** INSTRUCTIONS FOR THE TASK **
Copy each line of the data below exactly, leaving out pictures.

** THE RECORDS **
++++++++++
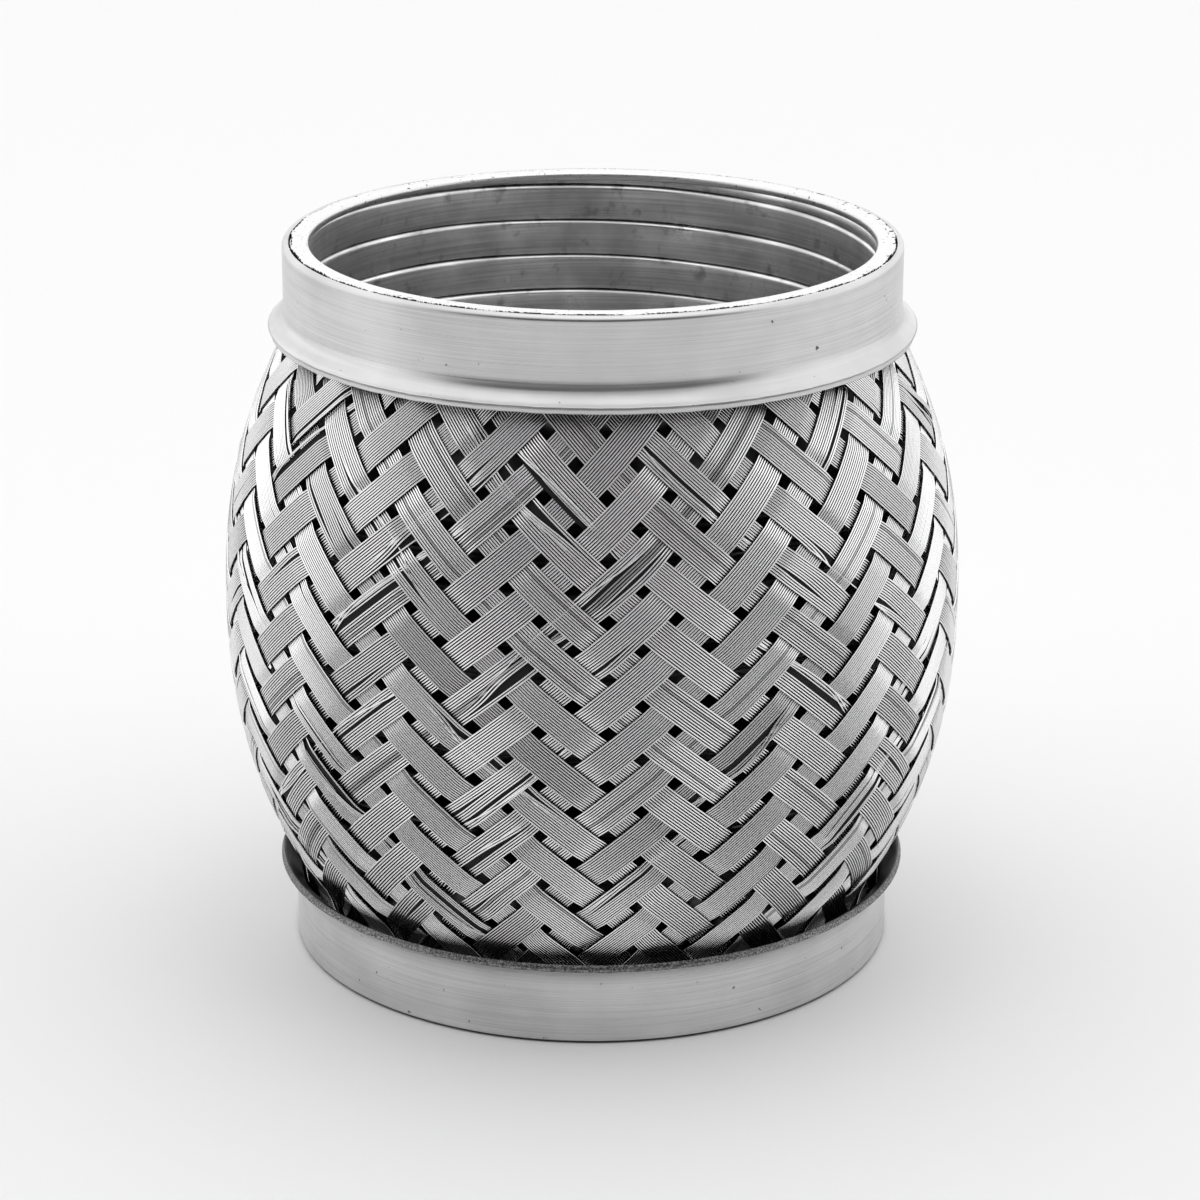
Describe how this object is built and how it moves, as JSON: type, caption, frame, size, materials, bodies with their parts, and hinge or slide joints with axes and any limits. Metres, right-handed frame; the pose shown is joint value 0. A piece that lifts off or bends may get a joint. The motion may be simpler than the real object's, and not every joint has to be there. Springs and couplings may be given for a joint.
{
  "type": "metal bellows expansion joint",
  "caption": "Round flexible metal coupling: pressed end caps clamp a barrel-shaped woven wire braid over a corrugated bellows and an interlocked strip liner.",
  "frame": {"origin": "centre of the lower end face, on the flow axis", "axes": "+Z along the flow axis from the lower end to the upper end"},
  "size_m": [0.1016, 0.1016, 0.1],
  "materials": {
    "cap_steel": "satin, brushed round the axis",
    "braid_wire": "drawn wire, semi-bright",
    "bellows_steel": "smooth rolled",
    "liner_steel": "rolled strip, dull with oil stains"
  },
  "bodies": {
    "lower_end": {"lower_end_cap": "cap_steel", "liner_turn_01": "liner_steel", "liner_turn_02": "liner_steel", "liner_turn_03": "liner_steel", "liner_turn_04": "liner_steel"},
    "lower_stage": {"liner_turn_05": "liner_steel", "liner_turn_06": "liner_steel", "liner_turn_07": "liner_steel"},
    "middle_lower_stage": {"bellows_inner_ply": "bellows_steel", "bellows_outer_ply": "bellows_steel", "braid_sleeve": "braid_wire", "liner_turn_08": "liner_steel", "liner_turn_09": "liner_steel", "liner_turn_10": "liner_steel"},
    "middle_upper_stage": {"liner_turn_11": "liner_steel", "liner_turn_12": "liner_steel", "liner_turn_13": "liner_steel"},
    "upper_stage": {"liner_turn_14": "liner_steel", "liner_turn_15": "liner_steel", "liner_turn_16": "liner_steel"},
    "upper_end": {"upper_end_cap": "cap_steel", "liner_turn_17": "liner_steel", "liner_turn_18": "liner_steel", "liner_turn_19": "liner_steel"}
  },
  "joints": [
    {"name": "lower_tilt_x", "type": "hinge", "parent": "lower_end", "child": "lower_stage", "pos_m": [0, 0, 0.0195], "axis": [1, 0, 0], "range_deg": [-4, 4], "stiffness_Nm_per_rad": 3, "deforming": ["liner_turn_04", "liner_turn_05", "bellows_inner_ply", "bellows_outer_ply", "braid_sleeve"]},
    {"name": "lower_tilt_y", "type": "hinge", "parent": "lower_stage", "child": "middle_lower_stage", "pos_m": [0, 0, 0.0345], "axis": [0, 1, 0], "range_deg": [-4, 4], "stiffness_Nm_per_rad": 3, "deforming": ["liner_turn_06", "liner_turn_07", "liner_turn_08"]},
    {"name": "axial_stroke", "type": "slide", "parent": "middle_lower_stage", "child": "middle_upper_stage", "axis": [0, 0, 1], "range_m": [-0.005, 0.003], "stiffness_N_per_m": 4000, "deforming": ["liner_turn_09", "liner_turn_10", "liner_turn_11", "liner_turn_12"]},
    {"name": "upper_tilt_y", "type": "hinge", "parent": "middle_upper_stage", "child": "upper_stage", "pos_m": [0, 0, 0.0655], "axis": [0, 1, 0], "range_deg": [-4, 4], "stiffness_Nm_per_rad": 3, "deforming": ["liner_turn_13", "liner_turn_14"]},
    {"name": "upper_tilt_x", "type": "hinge", "parent": "upper_stage", "child": "upper_end", "pos_m": [0, 0, 0.0805], "axis": [1, 0, 0], "range_deg": [-4, 4], "stiffness_Nm_per_rad": 3, "deforming": ["liner_turn_15", "liner_turn_16", "liner_turn_17"]}
  ]
}
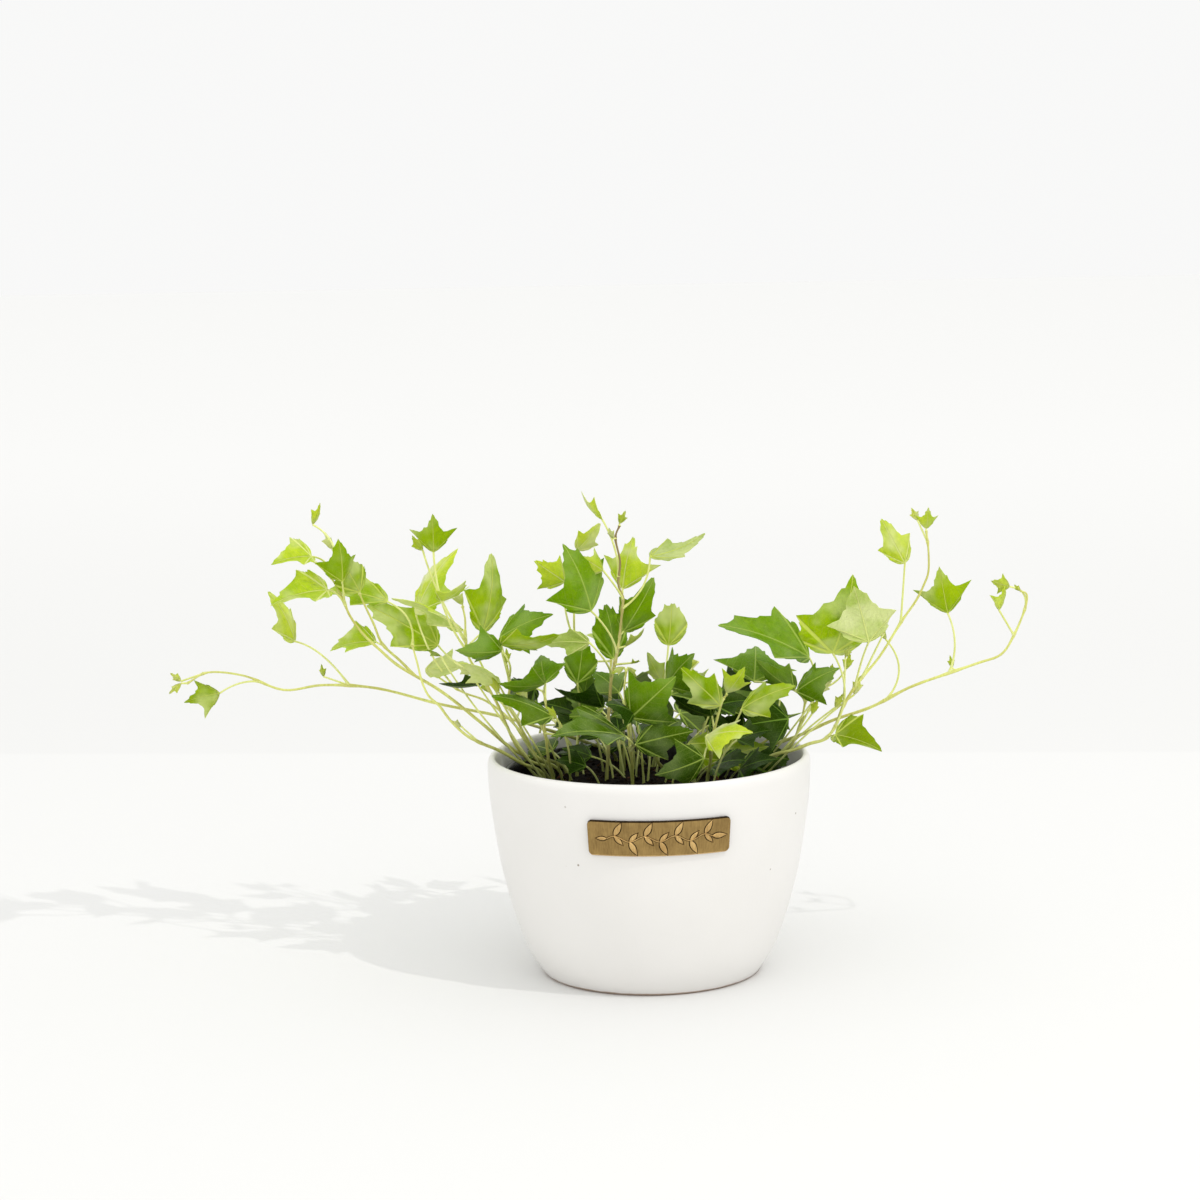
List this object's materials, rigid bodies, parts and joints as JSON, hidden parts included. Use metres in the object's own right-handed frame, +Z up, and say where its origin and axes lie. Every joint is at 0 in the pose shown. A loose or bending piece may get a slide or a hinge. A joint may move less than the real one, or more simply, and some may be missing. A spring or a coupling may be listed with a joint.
{
  "type": "potted ivy",
  "caption": "Trailing ivy in a round ceramic planter: leafy stems rooted in the soil of a nursery pot that stands inside the planter, with a small metal plate on its front.",
  "frame": {"origin": "centre of the planter's flat underside, on the surface that it stands on", "axes": "+Z up; -Y the front, where the plate is; +X to the right as seen from the front, along the plant's longest spread"},
  "size_m": [0.4061, 0.1899, 0.2279],
  "materials": {
    "glazed_ceramic": "satin white glaze",
    "brass": "brushed, aged",
    "black_plastic": "semi-gloss black",
    "soil": "crumbly, matte",
    "ivy": "waxy leaves"
  },
  "bodies": {
    "root": {"pot": "glazed_ceramic", "plate": "brass", "nursery_pot": "black_plastic", "soil": "soil", "vine_far_left": "ivy", "vine_left_top": "ivy", "vine_left_low": "ivy", "vine_left_leafy": "ivy", "vine_left_arch": "ivy", "vine_left_inner": "ivy", "vine_left_front": "ivy", "vine_centre_left": "ivy", "vine_centre_tall": "ivy", "vine_centre_front": "ivy", "vine_centre_right": "ivy", "vine_right_front": "ivy", "vine_right_dark": "ivy", "vine_right_mid": "ivy", "vine_far_right": "ivy", "vine_right_top": "ivy", "vine_back_left": "ivy", "vine_back_middle": "ivy", "vine_back_right": "ivy", "vine_back_upright": "ivy", "vine_back_low": "ivy"}
  },
  "joints": []
}
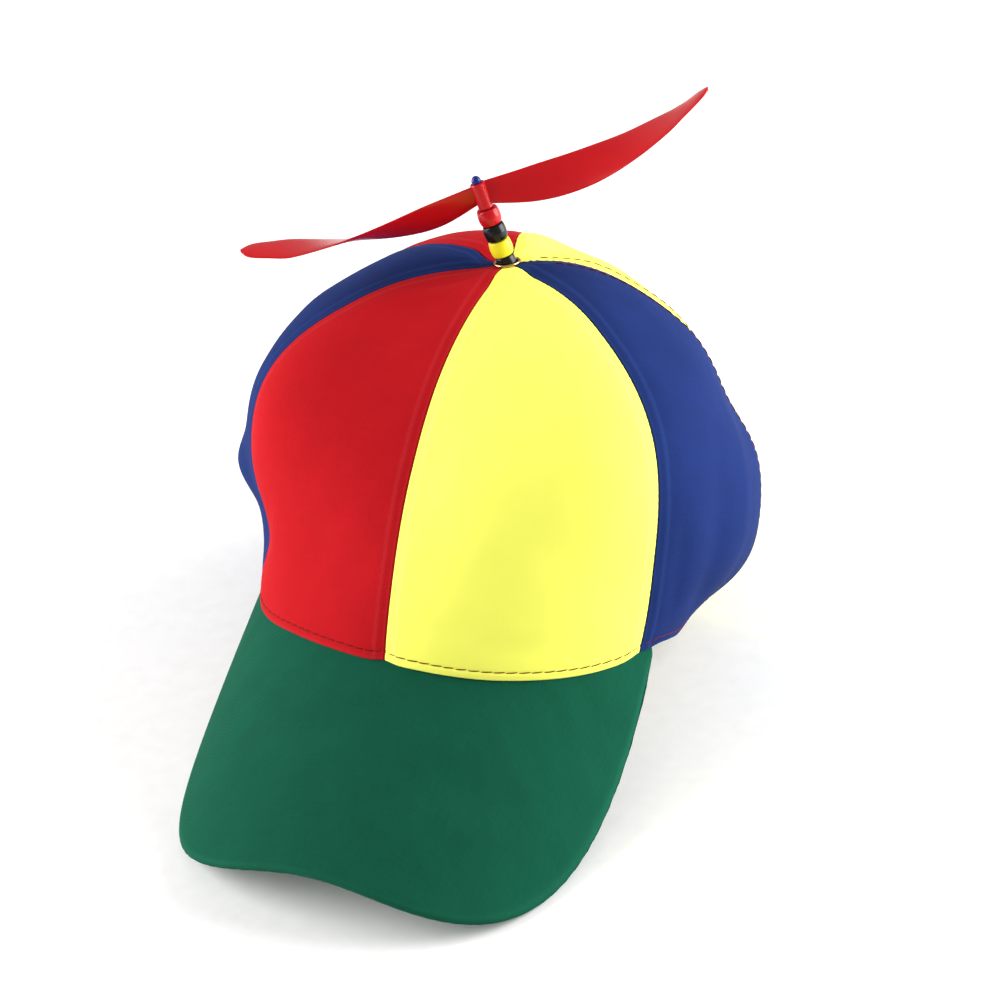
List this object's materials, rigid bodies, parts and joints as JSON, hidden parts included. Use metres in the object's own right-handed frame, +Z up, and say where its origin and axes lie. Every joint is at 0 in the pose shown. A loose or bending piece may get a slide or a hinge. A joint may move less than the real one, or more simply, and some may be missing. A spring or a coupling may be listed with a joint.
{
  "type": "propeller beanie",
  "caption": "Six-panel cotton cap with a bent, drooping peak and a two-bladed propeller that spins on a leaning pin with beads at its top.",
  "frame": {"origin": "on the floor, under the middle of the cap's bounding box, with the cap lying as it rests by itself", "axes": "-Y towards the peak, +X to the right of someone who faces the peak, +Z up"},
  "size_m": [0.2084, 0.2736, 0.2058],
  "materials": {
    "cotton_red": "cotton twill, matt",
    "cotton_yellow": "cotton twill, matt",
    "cotton_blue": "cotton twill, matt",
    "cotton_green": "cotton twill over a board, matt",
    "plastic_red": "moulded, glossy",
    "plastic_yellow": "moulded, glossy",
    "plastic_black": "moulded, glossy",
    "plastic_blue": "moulded, glossy",
    "eyelet_metal": "rolled and polished"
  },
  "bodies": {
    "cap": {"panel_front_yellow": "cotton_yellow", "panel_side_blue_right": "cotton_blue", "panel_back_yellow": "cotton_yellow", "panel_back_red": "cotton_red", "panel_side_blue_left": "cotton_blue", "panel_front_red": "cotton_red", "peak": "cotton_green", "eyelet": "eyelet_metal", "pin": "plastic_blue", "bead_black_lower": "plastic_black", "bead_yellow": "plastic_yellow", "bead_black_upper": "plastic_black", "bead_red": "plastic_red"},
    "propeller": {"propeller": "plastic_red"}
  },
  "joints": [
    {"name": "propeller_spin", "type": "hinge", "parent": "cap", "child": "propeller", "pos_m": [-0.00429, 0.07673, 0.17711], "axis": [-0.2608, 0.0511, 0.964], "continuous": true}
  ]
}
++++++++++
** REPLY **
Describe how this object is built and how it moves, as JSON: type, caption, frame, size, materials, bodies with their parts, and hinge or slide joints with axes and any limits. Metres, right-handed frame; the pose shown is joint value 0. A piece that lifts off or bends may get a joint. The motion may be simpler than the real object's, and not every joint has to be there. Springs and couplings may be given for a joint.
{
  "type": "metal bellows expansion joint",
  "caption": "Round flexible metal coupling: pressed end caps clamp a barrel-shaped woven wire braid over a corrugated bellows and an interlocked strip liner.",
  "frame": {"origin": "centre of the lower end face, on the flow axis", "axes": "+Z along the flow axis from the lower end to the upper end"},
  "size_m": [0.1016, 0.1016, 0.1],
  "materials": {
    "cap_steel": "satin, brushed round the axis",
    "braid_wire": "drawn wire, semi-bright",
    "bellows_steel": "smooth rolled",
    "liner_steel": "rolled strip, dull with oil stains"
  },
  "bodies": {
    "lower_end": {"lower_end_cap": "cap_steel", "liner_turn_01": "liner_steel", "liner_turn_02": "liner_steel", "liner_turn_03": "liner_steel", "liner_turn_04": "liner_steel"},
    "lower_stage": {"liner_turn_05": "liner_steel", "liner_turn_06": "liner_steel", "liner_turn_07": "liner_steel"},
    "middle_lower_stage": {"bellows_inner_ply": "bellows_steel", "bellows_outer_ply": "bellows_steel", "braid_sleeve": "braid_wire", "liner_turn_08": "liner_steel", "liner_turn_09": "liner_steel", "liner_turn_10": "liner_steel"},
    "middle_upper_stage": {"liner_turn_11": "liner_steel", "liner_turn_12": "liner_steel", "liner_turn_13": "liner_steel"},
    "upper_stage": {"liner_turn_14": "liner_steel", "liner_turn_15": "liner_steel", "liner_turn_16": "liner_steel"},
    "upper_end": {"upper_end_cap": "cap_steel", "liner_turn_17": "liner_steel", "liner_turn_18": "liner_steel", "liner_turn_19": "liner_steel"}
  },
  "joints": [
    {"name": "lower_tilt_x", "type": "hinge", "parent": "lower_end", "child": "lower_stage", "pos_m": [0, 0, 0.0195], "axis": [1, 0, 0], "range_deg": [-4, 4], "stiffness_Nm_per_rad": 3, "deforming": ["liner_turn_04", "liner_turn_05", "bellows_inner_ply", "bellows_outer_ply", "braid_sleeve"]},
    {"name": "lower_tilt_y", "type": "hinge", "parent": "lower_stage", "child": "middle_lower_stage", "pos_m": [0, 0, 0.0345], "axis": [0, 1, 0], "range_deg": [-4, 4], "stiffness_Nm_per_rad": 3, "deforming": ["liner_turn_06", "liner_turn_07", "liner_turn_08"]},
    {"name": "axial_stroke", "type": "slide", "parent": "middle_lower_stage", "child": "middle_upper_stage", "axis": [0, 0, 1], "range_m": [-0.005, 0.003], "stiffness_N_per_m": 4000, "deforming": ["liner_turn_09", "liner_turn_10", "liner_turn_11", "liner_turn_12"]},
    {"name": "upper_tilt_y", "type": "hinge", "parent": "middle_upper_stage", "child": "upper_stage", "pos_m": [0, 0, 0.0655], "axis": [0, 1, 0], "range_deg": [-4, 4], "stiffness_Nm_per_rad": 3, "deforming": ["liner_turn_13", "liner_turn_14"]},
    {"name": "upper_tilt_x", "type": "hinge", "parent": "upper_stage", "child": "upper_end", "pos_m": [0, 0, 0.0805], "axis": [1, 0, 0], "range_deg": [-4, 4], "stiffness_Nm_per_rad": 3, "deforming": ["liner_turn_15", "liner_turn_16", "liner_turn_17"]}
  ]
}
List this object's materials, rigid bodies, parts and joints as JSON, hidden parts included. Use metres in the object's own right-handed frame, +Z up, and say where its origin and axes lie. Every joint is at 0 in the pose shown. A loose or bending piece may get a slide or a hinge. A joint may move less than the real one, or more simply, and some may be missing. A spring or a coupling may be listed with a joint.
{
  "type": "potted ivy",
  "caption": "Trailing ivy in a round ceramic planter: leafy stems rooted in the soil of a nursery pot that stands inside the planter, with a small metal plate on its front.",
  "frame": {"origin": "centre of the planter's flat underside, on the surface that it stands on", "axes": "+Z up; -Y the front, where the plate is; +X to the right as seen from the front, along the plant's longest spread"},
  "size_m": [0.4061, 0.1899, 0.2279],
  "materials": {
    "glazed_ceramic": "satin white glaze",
    "brass": "brushed, aged",
    "black_plastic": "semi-gloss black",
    "soil": "crumbly, matte",
    "ivy": "waxy leaves"
  },
  "bodies": {
    "root": {"pot": "glazed_ceramic", "plate": "brass", "nursery_pot": "black_plastic", "soil": "soil", "vine_far_left": "ivy", "vine_left_top": "ivy", "vine_left_low": "ivy", "vine_left_leafy": "ivy", "vine_left_arch": "ivy", "vine_left_inner": "ivy", "vine_left_front": "ivy", "vine_centre_left": "ivy", "vine_centre_tall": "ivy", "vine_centre_front": "ivy", "vine_centre_right": "ivy", "vine_right_front": "ivy", "vine_right_dark": "ivy", "vine_right_mid": "ivy", "vine_far_right": "ivy", "vine_right_top": "ivy", "vine_back_left": "ivy", "vine_back_middle": "ivy", "vine_back_right": "ivy", "vine_back_upright": "ivy", "vine_back_low": "ivy"}
  },
  "joints": []
}
List this object's materials, rigid bodies, parts and joints as JSON, hidden parts included. Use metres in the object's own right-handed frame, +Z up, and say where its origin and axes lie. Every joint is at 0 in the pose shown. A loose or bending piece may get a slide or a hinge. A joint may move less than the real one, or more simply, and some may be missing. A spring or a coupling may be listed with a joint.
{
  "type": "propeller beanie",
  "caption": "Six-panel cotton cap with a bent, drooping peak and a two-bladed propeller that spins on a leaning pin with beads at its top.",
  "frame": {"origin": "on the floor, under the middle of the cap's bounding box, with the cap lying as it rests by itself", "axes": "-Y towards the peak, +X to the right of someone who faces the peak, +Z up"},
  "size_m": [0.2084, 0.2736, 0.2058],
  "materials": {
    "cotton_red": "cotton twill, matt",
    "cotton_yellow": "cotton twill, matt",
    "cotton_blue": "cotton twill, matt",
    "cotton_green": "cotton twill over a board, matt",
    "plastic_red": "moulded, glossy",
    "plastic_yellow": "moulded, glossy",
    "plastic_black": "moulded, glossy",
    "plastic_blue": "moulded, glossy",
    "eyelet_metal": "rolled and polished"
  },
  "bodies": {
    "cap": {"panel_front_yellow": "cotton_yellow", "panel_side_blue_right": "cotton_blue", "panel_back_yellow": "cotton_yellow", "panel_back_red": "cotton_red", "panel_side_blue_left": "cotton_blue", "panel_front_red": "cotton_red", "peak": "cotton_green", "eyelet": "eyelet_metal", "pin": "plastic_blue", "bead_black_lower": "plastic_black", "bead_yellow": "plastic_yellow", "bead_black_upper": "plastic_black", "bead_red": "plastic_red"},
    "propeller": {"propeller": "plastic_red"}
  },
  "joints": [
    {"name": "propeller_spin", "type": "hinge", "parent": "cap", "child": "propeller", "pos_m": [-0.00429, 0.07673, 0.17711], "axis": [-0.2608, 0.0511, 0.964], "continuous": true}
  ]
}